+++ Material provided +++

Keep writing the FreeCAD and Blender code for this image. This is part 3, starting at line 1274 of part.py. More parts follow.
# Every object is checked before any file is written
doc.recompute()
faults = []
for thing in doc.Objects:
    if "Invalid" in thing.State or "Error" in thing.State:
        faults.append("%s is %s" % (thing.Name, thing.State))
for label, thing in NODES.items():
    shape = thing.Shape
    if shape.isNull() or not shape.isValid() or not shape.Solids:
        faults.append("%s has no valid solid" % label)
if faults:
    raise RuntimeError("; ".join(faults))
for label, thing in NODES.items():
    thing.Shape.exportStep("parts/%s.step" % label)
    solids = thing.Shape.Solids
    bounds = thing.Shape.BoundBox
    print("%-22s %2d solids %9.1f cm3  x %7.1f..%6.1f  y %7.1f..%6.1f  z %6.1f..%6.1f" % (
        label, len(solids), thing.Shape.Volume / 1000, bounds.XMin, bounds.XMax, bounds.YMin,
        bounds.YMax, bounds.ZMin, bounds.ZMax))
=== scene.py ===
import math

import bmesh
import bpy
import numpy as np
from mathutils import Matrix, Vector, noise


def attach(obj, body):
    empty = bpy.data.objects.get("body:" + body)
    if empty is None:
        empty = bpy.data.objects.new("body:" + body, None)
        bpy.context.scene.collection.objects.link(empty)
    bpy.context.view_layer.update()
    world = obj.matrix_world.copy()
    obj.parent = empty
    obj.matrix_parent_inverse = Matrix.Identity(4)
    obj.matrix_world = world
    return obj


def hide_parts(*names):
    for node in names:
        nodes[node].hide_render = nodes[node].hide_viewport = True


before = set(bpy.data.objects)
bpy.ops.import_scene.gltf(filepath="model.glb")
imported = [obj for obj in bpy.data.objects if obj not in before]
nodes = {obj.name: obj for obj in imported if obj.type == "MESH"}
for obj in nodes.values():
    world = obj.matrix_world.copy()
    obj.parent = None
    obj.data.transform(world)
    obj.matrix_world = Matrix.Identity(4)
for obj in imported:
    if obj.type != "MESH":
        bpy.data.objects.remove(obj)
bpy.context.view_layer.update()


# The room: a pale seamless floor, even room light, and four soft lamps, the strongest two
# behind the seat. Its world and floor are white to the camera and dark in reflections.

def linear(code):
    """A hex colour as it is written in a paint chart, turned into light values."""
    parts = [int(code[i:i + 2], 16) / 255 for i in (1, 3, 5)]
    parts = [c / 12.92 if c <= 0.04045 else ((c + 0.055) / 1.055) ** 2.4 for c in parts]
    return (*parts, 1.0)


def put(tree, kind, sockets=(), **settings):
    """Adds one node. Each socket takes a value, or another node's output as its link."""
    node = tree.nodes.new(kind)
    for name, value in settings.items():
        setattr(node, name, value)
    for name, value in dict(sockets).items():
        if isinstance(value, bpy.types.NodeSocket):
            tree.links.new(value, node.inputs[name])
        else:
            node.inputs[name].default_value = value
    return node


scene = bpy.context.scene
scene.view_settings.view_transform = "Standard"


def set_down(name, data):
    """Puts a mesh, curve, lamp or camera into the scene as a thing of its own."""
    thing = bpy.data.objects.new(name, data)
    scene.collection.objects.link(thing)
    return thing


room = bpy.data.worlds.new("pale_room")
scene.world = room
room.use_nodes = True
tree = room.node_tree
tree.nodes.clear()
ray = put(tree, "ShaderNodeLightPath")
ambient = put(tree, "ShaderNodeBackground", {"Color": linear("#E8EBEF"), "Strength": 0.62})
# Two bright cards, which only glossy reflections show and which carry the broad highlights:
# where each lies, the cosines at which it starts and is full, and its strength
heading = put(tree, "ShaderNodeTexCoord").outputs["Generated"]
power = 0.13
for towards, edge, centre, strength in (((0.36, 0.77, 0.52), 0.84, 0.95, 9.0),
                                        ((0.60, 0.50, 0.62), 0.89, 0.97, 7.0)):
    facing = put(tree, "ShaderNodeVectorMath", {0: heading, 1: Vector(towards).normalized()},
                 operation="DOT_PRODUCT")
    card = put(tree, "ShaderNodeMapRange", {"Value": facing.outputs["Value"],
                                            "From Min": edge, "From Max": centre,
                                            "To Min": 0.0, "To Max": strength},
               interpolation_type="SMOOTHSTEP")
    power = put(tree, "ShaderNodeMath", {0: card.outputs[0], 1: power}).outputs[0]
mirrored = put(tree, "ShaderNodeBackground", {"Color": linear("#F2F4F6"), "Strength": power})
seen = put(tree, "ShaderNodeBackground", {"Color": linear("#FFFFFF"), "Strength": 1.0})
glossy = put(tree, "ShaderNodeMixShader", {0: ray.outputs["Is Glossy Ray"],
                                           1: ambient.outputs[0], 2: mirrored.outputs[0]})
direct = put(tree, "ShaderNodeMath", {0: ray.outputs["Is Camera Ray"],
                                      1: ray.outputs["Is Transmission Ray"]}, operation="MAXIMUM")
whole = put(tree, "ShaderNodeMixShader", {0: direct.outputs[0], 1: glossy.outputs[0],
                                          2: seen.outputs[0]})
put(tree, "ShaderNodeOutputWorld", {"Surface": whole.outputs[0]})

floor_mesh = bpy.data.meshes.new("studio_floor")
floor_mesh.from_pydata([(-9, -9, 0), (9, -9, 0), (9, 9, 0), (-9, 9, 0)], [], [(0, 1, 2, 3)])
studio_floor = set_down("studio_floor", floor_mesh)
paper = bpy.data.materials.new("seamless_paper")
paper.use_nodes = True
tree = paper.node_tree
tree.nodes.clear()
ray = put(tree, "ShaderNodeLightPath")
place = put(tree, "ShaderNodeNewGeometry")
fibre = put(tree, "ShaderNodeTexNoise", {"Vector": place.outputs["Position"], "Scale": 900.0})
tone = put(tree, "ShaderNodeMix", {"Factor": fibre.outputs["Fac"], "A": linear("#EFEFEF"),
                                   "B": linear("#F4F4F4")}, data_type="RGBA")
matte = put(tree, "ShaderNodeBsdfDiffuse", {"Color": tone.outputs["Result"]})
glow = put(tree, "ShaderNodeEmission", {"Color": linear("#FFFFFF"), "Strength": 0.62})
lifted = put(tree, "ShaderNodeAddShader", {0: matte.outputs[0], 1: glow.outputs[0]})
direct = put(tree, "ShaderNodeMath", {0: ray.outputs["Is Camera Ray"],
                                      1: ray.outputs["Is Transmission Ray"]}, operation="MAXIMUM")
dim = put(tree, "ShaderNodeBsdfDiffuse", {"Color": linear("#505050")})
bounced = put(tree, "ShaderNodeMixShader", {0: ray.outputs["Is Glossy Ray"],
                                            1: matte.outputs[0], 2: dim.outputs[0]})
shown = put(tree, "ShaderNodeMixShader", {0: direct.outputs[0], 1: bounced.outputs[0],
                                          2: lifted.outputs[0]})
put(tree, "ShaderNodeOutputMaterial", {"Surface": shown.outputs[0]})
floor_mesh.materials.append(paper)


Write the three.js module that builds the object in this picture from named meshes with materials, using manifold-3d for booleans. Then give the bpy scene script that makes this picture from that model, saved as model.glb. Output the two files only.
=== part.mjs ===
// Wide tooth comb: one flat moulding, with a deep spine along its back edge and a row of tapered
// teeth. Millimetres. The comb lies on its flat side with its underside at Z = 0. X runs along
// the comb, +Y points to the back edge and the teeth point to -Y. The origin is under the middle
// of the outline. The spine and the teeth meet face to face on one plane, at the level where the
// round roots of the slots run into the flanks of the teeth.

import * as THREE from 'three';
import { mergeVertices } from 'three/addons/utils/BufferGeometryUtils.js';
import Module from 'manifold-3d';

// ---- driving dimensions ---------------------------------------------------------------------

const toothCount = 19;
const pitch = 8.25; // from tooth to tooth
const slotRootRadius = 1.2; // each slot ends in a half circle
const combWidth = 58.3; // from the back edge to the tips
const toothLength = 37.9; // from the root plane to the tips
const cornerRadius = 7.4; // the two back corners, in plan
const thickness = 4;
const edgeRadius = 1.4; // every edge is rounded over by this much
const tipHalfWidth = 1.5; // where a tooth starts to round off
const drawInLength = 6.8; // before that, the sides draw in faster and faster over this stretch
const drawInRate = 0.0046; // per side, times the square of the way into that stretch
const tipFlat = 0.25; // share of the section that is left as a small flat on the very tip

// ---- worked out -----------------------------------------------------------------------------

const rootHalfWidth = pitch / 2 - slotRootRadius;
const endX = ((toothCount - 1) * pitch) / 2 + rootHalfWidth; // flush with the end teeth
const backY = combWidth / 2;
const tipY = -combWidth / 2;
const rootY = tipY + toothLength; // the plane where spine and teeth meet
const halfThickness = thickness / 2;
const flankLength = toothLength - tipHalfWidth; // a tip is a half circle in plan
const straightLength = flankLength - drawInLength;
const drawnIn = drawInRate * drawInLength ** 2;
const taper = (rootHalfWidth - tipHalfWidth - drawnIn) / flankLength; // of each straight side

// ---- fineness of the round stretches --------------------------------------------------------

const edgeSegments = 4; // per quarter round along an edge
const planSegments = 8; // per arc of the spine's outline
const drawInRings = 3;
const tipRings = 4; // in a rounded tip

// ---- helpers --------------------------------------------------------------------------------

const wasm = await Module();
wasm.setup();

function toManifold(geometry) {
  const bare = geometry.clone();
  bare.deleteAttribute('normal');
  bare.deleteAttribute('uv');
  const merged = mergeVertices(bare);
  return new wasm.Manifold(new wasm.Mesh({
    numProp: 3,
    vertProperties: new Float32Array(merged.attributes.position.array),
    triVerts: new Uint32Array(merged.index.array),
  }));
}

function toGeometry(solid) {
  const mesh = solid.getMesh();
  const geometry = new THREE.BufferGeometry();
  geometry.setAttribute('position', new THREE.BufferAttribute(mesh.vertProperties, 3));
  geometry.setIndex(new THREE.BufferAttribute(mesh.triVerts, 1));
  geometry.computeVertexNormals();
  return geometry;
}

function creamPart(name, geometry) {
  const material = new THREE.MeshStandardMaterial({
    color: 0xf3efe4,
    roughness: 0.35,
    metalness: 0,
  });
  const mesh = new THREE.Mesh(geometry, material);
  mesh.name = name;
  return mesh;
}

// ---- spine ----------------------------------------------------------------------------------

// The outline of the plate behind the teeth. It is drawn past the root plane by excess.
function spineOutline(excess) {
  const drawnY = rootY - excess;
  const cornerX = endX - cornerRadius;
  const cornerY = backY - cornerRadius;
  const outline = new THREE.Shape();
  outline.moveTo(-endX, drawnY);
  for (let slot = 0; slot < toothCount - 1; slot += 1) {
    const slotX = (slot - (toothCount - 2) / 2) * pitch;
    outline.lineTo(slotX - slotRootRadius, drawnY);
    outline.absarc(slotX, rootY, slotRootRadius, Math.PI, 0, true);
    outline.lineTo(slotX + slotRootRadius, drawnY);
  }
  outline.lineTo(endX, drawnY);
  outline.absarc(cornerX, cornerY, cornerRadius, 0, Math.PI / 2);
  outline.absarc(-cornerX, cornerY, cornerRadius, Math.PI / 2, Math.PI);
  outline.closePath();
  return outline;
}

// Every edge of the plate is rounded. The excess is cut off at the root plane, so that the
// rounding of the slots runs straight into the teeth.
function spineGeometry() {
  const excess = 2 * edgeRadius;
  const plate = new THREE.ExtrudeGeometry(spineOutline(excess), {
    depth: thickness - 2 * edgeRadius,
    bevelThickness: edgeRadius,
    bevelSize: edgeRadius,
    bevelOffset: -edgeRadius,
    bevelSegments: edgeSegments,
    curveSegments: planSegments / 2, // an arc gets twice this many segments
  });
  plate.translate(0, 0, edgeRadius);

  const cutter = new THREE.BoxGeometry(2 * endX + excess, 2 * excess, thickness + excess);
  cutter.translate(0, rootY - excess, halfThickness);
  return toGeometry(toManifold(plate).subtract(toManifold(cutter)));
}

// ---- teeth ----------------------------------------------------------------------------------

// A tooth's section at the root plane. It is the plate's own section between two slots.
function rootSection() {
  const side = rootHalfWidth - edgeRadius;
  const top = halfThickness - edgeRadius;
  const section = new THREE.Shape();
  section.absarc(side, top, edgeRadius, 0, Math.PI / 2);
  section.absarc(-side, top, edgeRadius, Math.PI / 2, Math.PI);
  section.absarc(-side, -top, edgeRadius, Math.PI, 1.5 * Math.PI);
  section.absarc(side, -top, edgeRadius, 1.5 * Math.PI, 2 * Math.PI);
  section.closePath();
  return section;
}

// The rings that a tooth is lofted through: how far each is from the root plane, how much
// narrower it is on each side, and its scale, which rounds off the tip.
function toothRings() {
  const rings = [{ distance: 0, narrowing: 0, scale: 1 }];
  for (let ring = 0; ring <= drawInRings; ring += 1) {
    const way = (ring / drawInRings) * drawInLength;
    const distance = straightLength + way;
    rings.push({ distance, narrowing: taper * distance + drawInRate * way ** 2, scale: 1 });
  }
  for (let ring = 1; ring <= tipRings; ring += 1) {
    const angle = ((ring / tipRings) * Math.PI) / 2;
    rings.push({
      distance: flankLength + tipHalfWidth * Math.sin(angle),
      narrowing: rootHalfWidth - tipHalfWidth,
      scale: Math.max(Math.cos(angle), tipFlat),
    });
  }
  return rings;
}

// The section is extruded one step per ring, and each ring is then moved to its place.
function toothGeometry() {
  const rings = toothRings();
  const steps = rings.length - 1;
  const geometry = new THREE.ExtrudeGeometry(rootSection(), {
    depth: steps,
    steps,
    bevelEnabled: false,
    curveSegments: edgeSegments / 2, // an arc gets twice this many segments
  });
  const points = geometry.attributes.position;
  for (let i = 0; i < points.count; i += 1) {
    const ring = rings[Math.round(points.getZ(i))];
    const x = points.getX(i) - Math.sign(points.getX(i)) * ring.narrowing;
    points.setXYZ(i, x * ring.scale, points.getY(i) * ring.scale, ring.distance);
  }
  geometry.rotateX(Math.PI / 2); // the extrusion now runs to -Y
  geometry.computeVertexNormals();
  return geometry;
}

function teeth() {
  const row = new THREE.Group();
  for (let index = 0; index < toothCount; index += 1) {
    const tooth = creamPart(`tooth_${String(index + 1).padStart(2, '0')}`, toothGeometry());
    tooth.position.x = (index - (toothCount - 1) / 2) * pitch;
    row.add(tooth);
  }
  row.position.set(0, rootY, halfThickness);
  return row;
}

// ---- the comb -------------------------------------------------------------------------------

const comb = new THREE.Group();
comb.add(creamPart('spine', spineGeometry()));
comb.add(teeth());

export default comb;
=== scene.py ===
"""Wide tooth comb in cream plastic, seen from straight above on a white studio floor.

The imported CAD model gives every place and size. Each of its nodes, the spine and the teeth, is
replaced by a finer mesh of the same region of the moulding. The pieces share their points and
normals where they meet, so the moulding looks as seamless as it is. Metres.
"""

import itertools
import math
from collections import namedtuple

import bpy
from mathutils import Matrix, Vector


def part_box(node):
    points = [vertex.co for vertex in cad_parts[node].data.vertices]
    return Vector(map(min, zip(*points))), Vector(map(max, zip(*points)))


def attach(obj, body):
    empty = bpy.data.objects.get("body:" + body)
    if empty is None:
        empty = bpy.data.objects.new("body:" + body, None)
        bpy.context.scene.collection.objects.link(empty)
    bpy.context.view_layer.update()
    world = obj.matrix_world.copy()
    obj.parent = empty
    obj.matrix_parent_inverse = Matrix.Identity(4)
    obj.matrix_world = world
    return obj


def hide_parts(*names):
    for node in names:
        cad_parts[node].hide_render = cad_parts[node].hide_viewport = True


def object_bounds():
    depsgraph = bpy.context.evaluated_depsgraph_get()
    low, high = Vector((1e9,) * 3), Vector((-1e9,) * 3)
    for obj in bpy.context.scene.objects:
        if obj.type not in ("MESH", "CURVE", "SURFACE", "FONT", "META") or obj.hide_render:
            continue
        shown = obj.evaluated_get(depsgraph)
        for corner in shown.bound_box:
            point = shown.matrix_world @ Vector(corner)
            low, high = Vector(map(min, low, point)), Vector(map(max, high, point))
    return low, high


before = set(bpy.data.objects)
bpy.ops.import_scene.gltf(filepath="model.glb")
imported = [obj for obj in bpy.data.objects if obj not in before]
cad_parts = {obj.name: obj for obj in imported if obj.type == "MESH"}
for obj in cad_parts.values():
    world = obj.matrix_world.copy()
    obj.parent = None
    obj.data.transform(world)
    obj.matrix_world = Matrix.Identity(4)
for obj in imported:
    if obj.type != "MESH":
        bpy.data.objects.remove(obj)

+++

◆ **To do**
From the data above, copy out every line with the string "only" in it.

◆ **Full output**
# Two bright cards, which only glossy reflections show and which carry the broad highlights:
Write the three.js module that builds the object in this picture from named meshes with materials, using manifold-3d for booleans. Then give the bpy scene script that makes this picture from that model, saved as model.glb. Output the two files only.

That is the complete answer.